At the most fundamental level honor the beat or the tempo. Keep that in you always. Slowing down or speeding up should be artful choices. Listen to the melody as inspiration. Listen to the soloists and different instruments. Learn about phrasing for different songs like Blues structure and typical A A B A chorus structure. Be able to recognize an interlude or a bridge. Be able to catch pick-up beats (also known as anacruses or most commonly seen when we start on count 8, like a pickup beat ).

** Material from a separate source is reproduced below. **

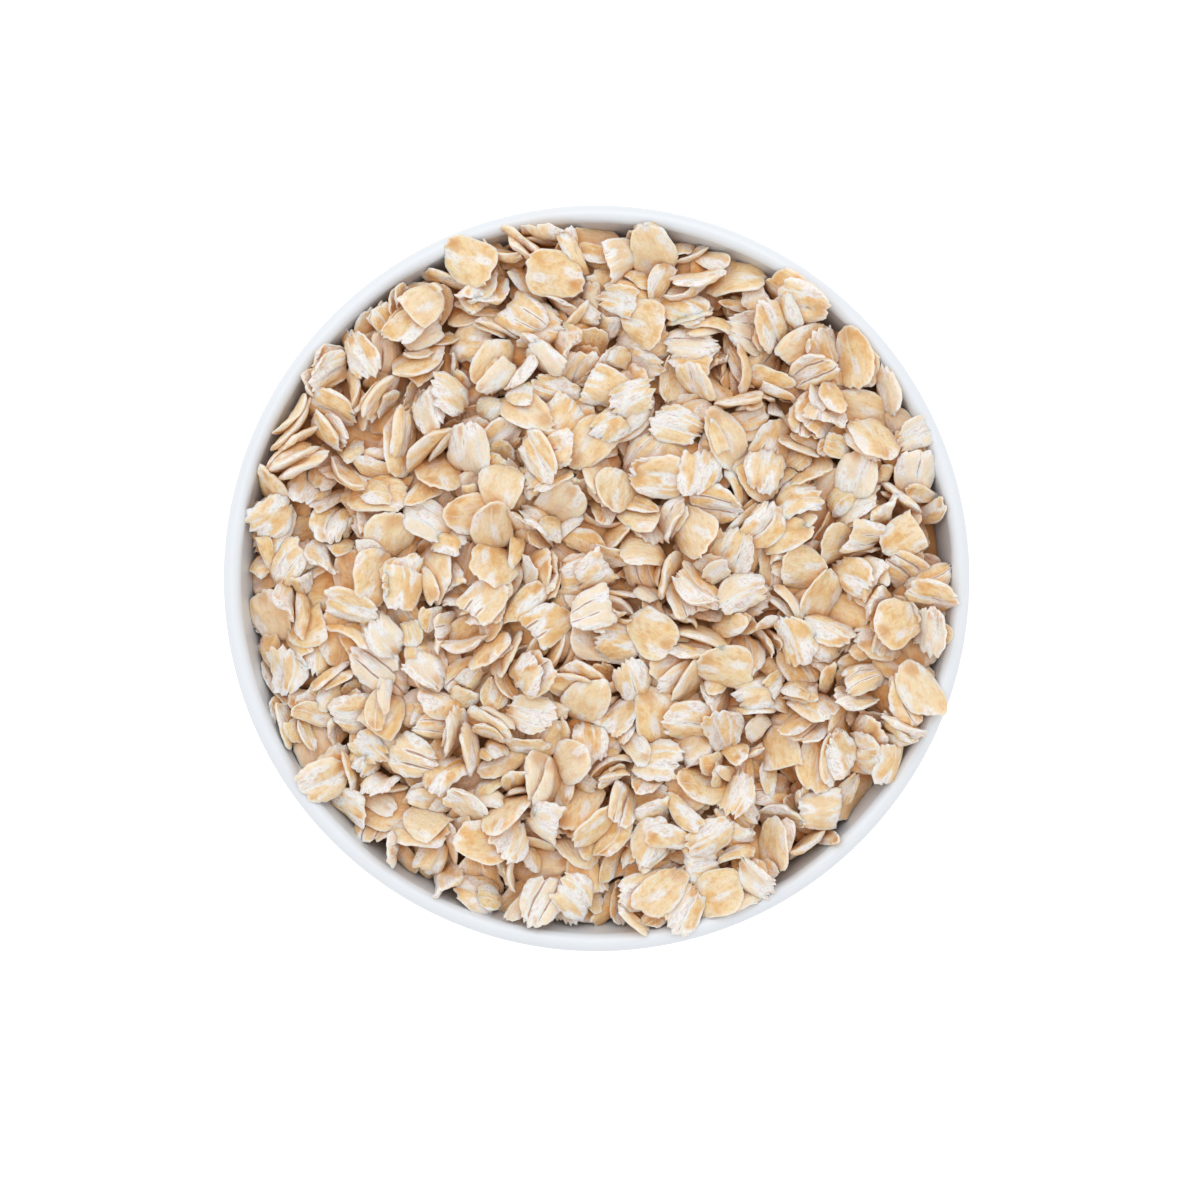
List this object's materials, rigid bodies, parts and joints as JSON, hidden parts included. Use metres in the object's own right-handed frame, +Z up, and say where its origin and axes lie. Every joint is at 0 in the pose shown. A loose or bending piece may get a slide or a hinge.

After all that homework, don’t worry too much about messing up or being wrong. Go out there, whether it’s a jam circle or a competition, with the intention to play and have fun. Find yourself; reflect what ever it is you may be feeling in that moment because it’s your truth. And that will show in your dancing. That will come across as more confident and alluring than if you are consumed by fear and what-if’s.
Each of these topics could take years to build. But that’s the fun and joy of going out dancing and continuing to learn right?
I am in my 18th year of dancing Lindy Hop and I’m thrilled to share my recent experience of confronting my fear, jumping into the deep end, and continuing to explore improvisation.
Keep going. Keep trying. Start out by inviting a few friends to improvise in a little jam circle after class. And believe in each other. Don’t let your friend back out. Thanks to Hillary-Marie, I didn’t let my fear cut me from experiencing one of the most impactful improvising moments of my life.